Extra: o cinema do Lenzi é uma desgraça a la atrocidades cometidas por Isralé no mundo moderno ou bandas cover de Skid Row que só tocam música dos dois primeiros discos, mas, com um notável esforço, consegui compilar esse quinteto dos menos piores exemplares dirigidos pelo notório hack charlatão. (É, os meus dias de passar pano para pessoas, diretores, bandas e coisas em geral estão mesmo long gone.)
Meu TOP 5 Lenzi (geral), AKA os menos piores:
À CIDADE UM JUSTICEIRO, A.K.A. A CIDADE E O JUSTICEIRO, A.K.A. O VINGADOR
Poliziesco toscão até a medula (com o protagonista chamado Rambo - já que Lenzi havia acabado de ler o livro que, anos depois, originaria o filme do Stallone, e decidiu usar o nome Rambo), mas possui um certo apelo guilty pleasure e ainda tem uma cena de barra de ferro sendo entortada que é mais ou menos tão ridícula quanto aquela d'Os Canibais do Apocalipse; somente para fanáticos por trashy actioners, portanto. Ahh, e reparem também na cena WTF do ''murder by cocaine'' - por mais que ela não seja nada original, sendo que o já citado A Morte Caminha à Meia-Noite já trazia um trecho praticamente idêntico três anos antes. (PS: Eu provavelmente não deveria pegar tão leve com esse Lenzi, já que isso daqui, na amizade do Rambo com a criança lá, consegue ser mais $pielbergiano do que o próprio $pielberg era na época. Afinal, ''Rambo's Revenge'' é de 1975, época em que o $pielberg ainda não havia virado o câncer do cinema através do Cunts Retardados do Terceiro Reich, de dois anos depois. É tipo o que o Martino fez em um dos piores filmes já cometidos por alguém, Crocodilo: A Fera Assassina, que também consegue ser muito mais $pielbergiano do que o próprio $pielberg - inclusive, eu estava pensando aqui e chegando a conclusão de que Crocodilo: A Fera Assassina, milagrosamente, provavelmente é pior do que QUALQUER filme do $pielberg. É, a ruindade do Martino desconhece limites. E detalhe: ''Croc'' talvez nem seja o pior Martino de todos, já que ele também é o culpado por 2019: After the Flop of New Dork, outro dos filmes mais absurdamente ridículos e deploráveis já realizados. Inclusive, nem sei como não enlouqueci completamente após ter assistido esses duas atrocidades cinematográficas que só um hack terminal como o Martino consegue fazer. Mereço mesmo uma medalha por aguentar ver tanta podridão cinematográfica e manter alguma sanidade.)
CANNIBAL FEROX
Hoje reconheço que Cannibal Holocaust é o ÚNICO filme italiano de canibalismo que realmente presta e que todos os outros, sem exceção, são descartáveis, mas Cannibal Ferox (cujo protagonista Giovanni Lombardo Radice o chamou de um filme ''rascista, fascista e cruel'' - o que, convenhamos, é uma descrição bastante apurada), por mais sensacionalista, mal-feito e mal-intencionado que seja, até tem lá algum charme guilty pleasure também; desde que o espectador seja iniciado em cinema exploitation, claro.

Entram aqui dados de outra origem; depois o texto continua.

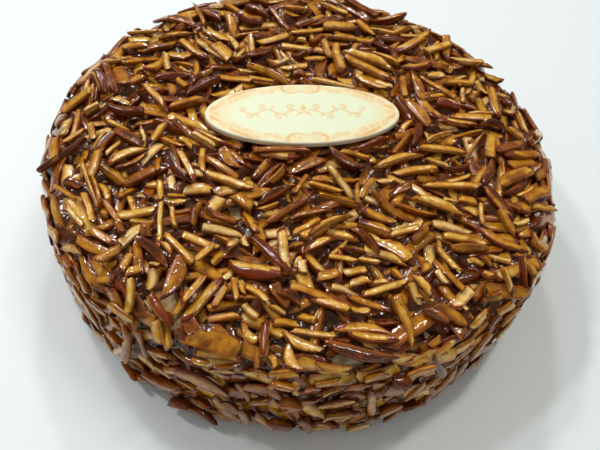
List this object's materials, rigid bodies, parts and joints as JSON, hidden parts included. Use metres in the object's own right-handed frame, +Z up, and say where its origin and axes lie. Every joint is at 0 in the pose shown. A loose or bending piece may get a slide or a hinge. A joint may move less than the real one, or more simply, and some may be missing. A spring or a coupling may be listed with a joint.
{
  "type": "genoise cake",
  "caption": "Round genoise cake covered all over in glossy caramelised almond slivers, with a thin oval white chocolate plaque lying on top.",
  "frame": {"origin": "middle of the cake's flat underside, on the table", "axes": "+Z up, +X along the plaque's length to the right as it is read, +Y towards the back"},
  "size_m": [0.1866, 0.1844, 0.0516],
  "materials": {
    "caramelised_almond": "glossy caramel on toasted almonds, golden to dark mahogany",
    "white_chocolate": "satin ivory with a golden printed scroll border"
  },
  "bodies": {
    "root": {"cake": "caramelised_almond", "plaque": "white_chocolate"}
  },
  "joints": []
}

GATOS VERMELHOS EM UM LABIRINTO DE VIDRO
Quase um bom giallo, mas a mão atrapalhada de Lenzi põe tudo a perder.
UM LUGAR IDEAL PARA MATAR
Quase um bom sexy giallo (se bem que ''sexy giallo bom'' é uma lenda urbana, já que não dá para algum filhote d'O Doce Corpo de Deborah prestar - já que nem o original presta), mas a mão atrapalhada de Lenzi põe tudo a perder.
OS VIVOS SERÃO DEVORADOS
Ver Ivan Rassimov fazendo cospobre do Reverendo Jim Jones até trás algum valor guilty pleasure a essa desgraça, e ainda tem a presença da Me Me Lai - que pulou fora da carreira de atriz depois de ter aturado fuckin' assholes insuportáveis e odiadores de animais como Umberto Lenzi, Ruggero Deodato e Lars Von Hitler; aliás, o filme que ela fez com o Trier é uma das coisas mais inacreditavelmente chatas e intragáveis já cometidas desde os tempos do cinema mudo, e parece ter semanas de duração.